À Ponte, o advogado dos detidos, Jorge Ferreira, questionou a condução da polícia, especialmente o indiciamento por associação criminosa, e avalia que a corporação agiu com truculência e de forma desproporcional. “A delegada deixou bastante claro que estava acompanhando muito anteriormente a questão da Unidade Popular (UP), que é um partido político. E ela, na prática, não demonstra qual teria sido o momento que essas pessoas se uniram conscientemente para praticar algum crime, porque é isso que é associação criminosa: você precisa planejar, precisa ter uma estabilidade, precisa ter uma unidade de desígnios, ou seja, de vontade. Como ela não demonstrou isso, ela está na prática criminalizando a organização política, o partido político”, afirma.
Integrante do diretório municipal da UP e irmã de Vivian, Ligia Mendes aponta que ela apenas tentou se defender das agressões e repudiou postagens como a do deputado Capitão Telhada (PP) que chegou a dizer que os manifestantes agredidos usaram “sangue falso”. “Isso é o que eles vão fazer. É a base da mentira. Para os deputados que estão apoiando esse projeto, não existe ciência, não existe dado, não existe provas, não existe evidências de que esse projeto é um crime”, declarou, em entrevista à Ponte.
“Eu mesma tô roxa. Caí, a polícia me empurrou mais de uma vez. Não deixavam a gente pegar os nossos materiais, a nossa mochila pra poder sair dali. Muita violência. Isso realmente não me surpreende. Me indigna. Dá mais vontade de lutar. Se acham que nos intimidam, não. A gente tá muito fortalecido na certeza de que a gente tá do lado certo defendendo o que é justo pra classe trabalhadora do nosso estado, denunciando os interesses fascistas, privatistas, entreguistas que tanto esse governador quanto a sua base aliada tem. Vamos enfrentar essa truculência e vamos continuar denunciando na rua, organizando o povo pra termos o direito de participar da política e continuar enfrentando esse projeto.”
Coordenadora do Programa de Proteção e Participação da ONG Artigo 19, Maria Tranjan avalia que a subjetividade dos crimes de de desobediência, resistência e associação criminosa colocam em xeque o direito de protesto. “Quando a gente está falando de crimes de menor potencial ofensivo, que são profundamente subjetivos e que dependem do testemunho dessa autoridade pública e dessa autoridade pública que tem na trajetória da sua função, na trajetória da organização que faz parte, que no caso é a Polícia Militar do Estado de São Paulo, um caráter autoritário, um caráter persecutório a quem defende direitos humanos, todo esse caldo engrossa”, avalia.

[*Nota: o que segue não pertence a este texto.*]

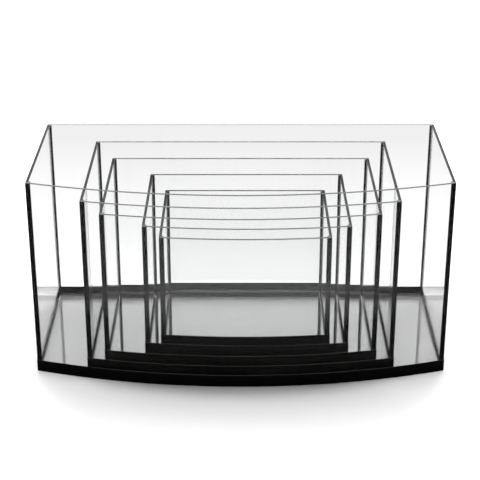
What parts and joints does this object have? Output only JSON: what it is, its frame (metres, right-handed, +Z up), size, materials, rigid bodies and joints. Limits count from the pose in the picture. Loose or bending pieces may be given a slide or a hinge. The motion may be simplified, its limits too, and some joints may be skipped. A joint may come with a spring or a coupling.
{
  "type": "nesting bow-front glass aquarium set",
  "caption": "Rimless bow-front glass aquariums with black silicone corners and a black foot band, nested one inside the next and lifted out upwards.",
  "frame": {"origin": "on the ground, at the middle of the largest tank's footprint", "axes": "+X along the length, to the right when facing the bowed front; +Y from the bowed front to the flat back; +Z up"},
  "size_m": [0.6, 0.29, 0.299],
  "materials": {
    "glass": "clear polished float glass with eased edges",
    "silicone": "cured black silicone, tooled to a smooth semi-gloss hollow bead",
    "band": "black satin plastic strip"
  },
  "bodies": {
    "tank_1": {"tank_1_bottom_pane": "glass", "tank_1_front_pane": "glass", "tank_1_back_pane": "glass", "tank_1_left_pane": "glass", "tank_1_right_pane": "glass", "tank_1_front_left_seam": "silicone", "tank_1_front_right_seam": "silicone", "tank_1_back_left_seam": "silicone", "tank_1_back_right_seam": "silicone", "tank_1_floor_seam": "silicone", "tank_1_foot_band": "band"},
    "tank_2": {"tank_2_bottom_pane": "glass", "tank_2_front_pane": "glass", "tank_2_back_pane": "glass", "tank_2_left_pane": "glass", "tank_2_right_pane": "glass", "tank_2_front_left_seam": "silicone", "tank_2_front_right_seam": "silicone", "tank_2_back_left_seam": "silicone", "tank_2_back_right_seam": "silicone", "tank_2_floor_seam": "silicone", "tank_2_foot_band": "band"},
    "tank_3": {"tank_3_bottom_pane": "glass", "tank_3_front_pane": "glass", "tank_3_back_pane": "glass", "tank_3_left_pane": "glass", "tank_3_right_pane": "glass", "tank_3_front_left_seam": "silicone", "tank_3_front_right_seam": "silicone", "tank_3_back_left_seam": "silicone", "tank_3_back_right_seam": "silicone", "tank_3_floor_seam": "silicone", "tank_3_foot_band": "band"},
    "tank_4": {"tank_4_bottom_pane": "glass", "tank_4_front_pane": "glass", "tank_4_back_pane": "glass", "tank_4_left_pane": "glass", "tank_4_right_pane": "glass", "tank_4_front_left_seam": "silicone", "tank_4_front_right_seam": "silicone", "tank_4_back_left_seam": "silicone", "tank_4_back_right_seam": "silicone", "tank_4_floor_seam": "silicone", "tank_4_foot_band": "band"},
    "tank_5": {"tank_5_bottom_pane": "glass", "tank_5_front_pane": "glass", "tank_5_back_pane": "glass", "tank_5_left_pane": "glass", "tank_5_right_pane": "glass", "tank_5_front_left_seam": "silicone", "tank_5_front_right_seam": "silicone", "tank_5_back_left_seam": "silicone", "tank_5_back_right_seam": "silicone", "tank_5_floor_seam": "silicone", "tank_5_foot_band": "band"}
  },
  "joints": [
    {"name": "tank_2_lift", "type": "slide", "parent": "tank_1", "child": "tank_2", "axis": [0, 0, 1], "range_m": [0, 0.313]},
    {"name": "tank_3_lift", "type": "slide", "parent": "tank_2", "child": "tank_3", "axis": [0, 0, 1], "range_m": [0, 0.281]},
    {"name": "tank_4_lift", "type": "slide", "parent": "tank_3", "child": "tank_4", "axis": [0, 0, 1], "range_m": [0, 0.25]},
    {"name": "tank_5_lift", "type": "slide", "parent": "tank_4", "child": "tank_5", "axis": [0, 0, 1], "range_m": [0, 0.22]}
  ]
}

Isso porque, analisa ela, a associação criminosa não pode ser usada a fim de criminalizar uma manifestação política e que, neste caso, tornou gravoso crimes frágeis. “O crime de associação criminosa é comumente usado contra pessoas que estão exercendo o direito de protesto ou exercendo o direito de reunião, de reunião pacífica. Você se juntar com a finalidade de protestar não é você cometer um crime. Então, isso já seria ruim. Mas você falar que essas pessoas se juntaram naquele momento quente, em que já havia um atrito entre os deputados, entre as forças policiais, e falar que essas pessoas, de alguma forma, se associaram para o crime em questão de segundos para praticar crimes de resistência e de desobediência, que são crimes de menor potencial ofensivo, me parece bastante grave”, aponta.